RNHA Welcomes Chief Inspector’s Comments On Need For Social Care Funding To Match What Providers Are Expected To Deliver

The Registered Nursing Home Association (RNHA) has welcomed comments by the Care Quality Commission’s chief inspector of adult social care, Andrea Sutcliffe, about the importance of adequate funding in enabling nursing homes and other care providers to deliver good quality care.

Said RNHA chief executive officer, Frank Ursell: “Quite rightly, Mrs Sutcliffe has reminded the local authorities who commission social care that they need to understand what the true cost of care is, what true quality looks like and to make sure that providers are given the necessary funding to achieve expected standards.

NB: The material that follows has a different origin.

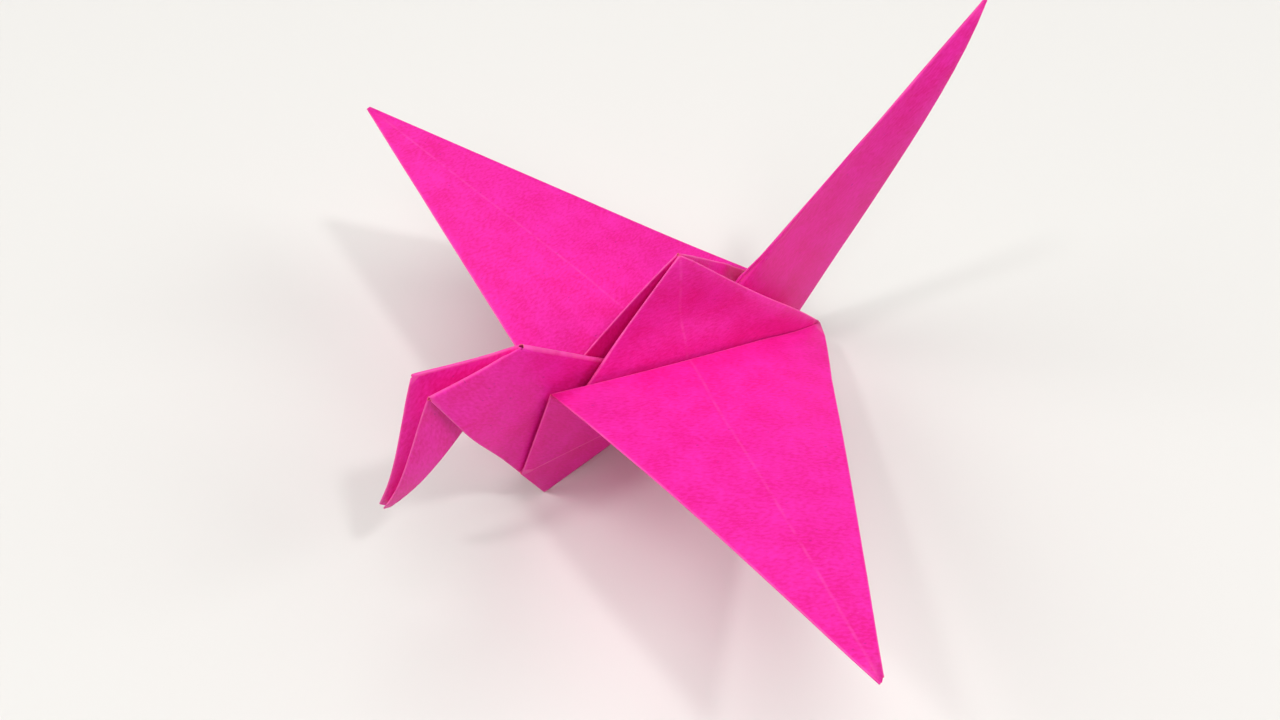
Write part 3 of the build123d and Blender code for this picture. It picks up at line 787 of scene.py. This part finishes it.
def paper_mesh(name, points, triangles, square, shift):
    """The middle surface as a mesh, with its places on the flat square as a UV map"""
    mesh = bpy.data.meshes.new(name)
    mesh.from_pydata((points * millimetre + np.array(shift)).tolist(), [], triangles.tolist())
    uv = mesh.uv_layers.new(name="square")
    loops = np.zeros(len(mesh.loops), dtype=np.int32)
    mesh.loops.foreach_get("vertex_index", loops)
    flat = square / (2 * corner_reach) + 0.5
    uv.data.foreach_set("uv", flat[loops].astype(np.float32).ravel())
    fold = mesh.attributes.new("fold_distance", "FLOAT", "POINT")
    fold.data.foreach_set("value", distance_to_fold(square).astype(np.float32))
    mesh.polygons.foreach_set("use_smooth", [True] * len(mesh.polygons))
    return mesh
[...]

“We, in the nursing home sector, applaud her for saying what needs to be said. Quality costs money. If the responsible public bodies, including central and local government, don’t come up with the money, then providers will always find themselves struggling against the odds to deliver what service users need. In this respect, it is a vicious circle that only the government and local authorities have the power to break.”

He added: “Sadly, in recent years the government has been going in the wrong direction. Central funding for local authority adult social care has been massively cut back. Council budgets have been squeezed like never before. Fees for publicly funded nursing home patients have been frozen or even reduced. Pressures on home owners and managers have escalated.

“It is gratifying that Mrs Sutcliffe has felt able to acknowledge the funding crisis we are now facing in the front line of social care. We hope that her words will echo around the corridors of power in Whitehall and Westminster.

“Ministers and mandarins alike cannot dismiss her views in the same way that they have generally tended to deflect those of care providers. If they have any sense, they will listen and take appropriate action.

“They need to reverse the cuts in the current financial year, which Age UK predicted to be responsible for an expenditure shortfall of £3.4 billion, and start treating care for older people as a top priority in what is supposedly one of the most advanced economies of the western world. How a society treats its most vulnerable citizens in their later years tells you a lot about its values. It is about time the government embraced the right values.”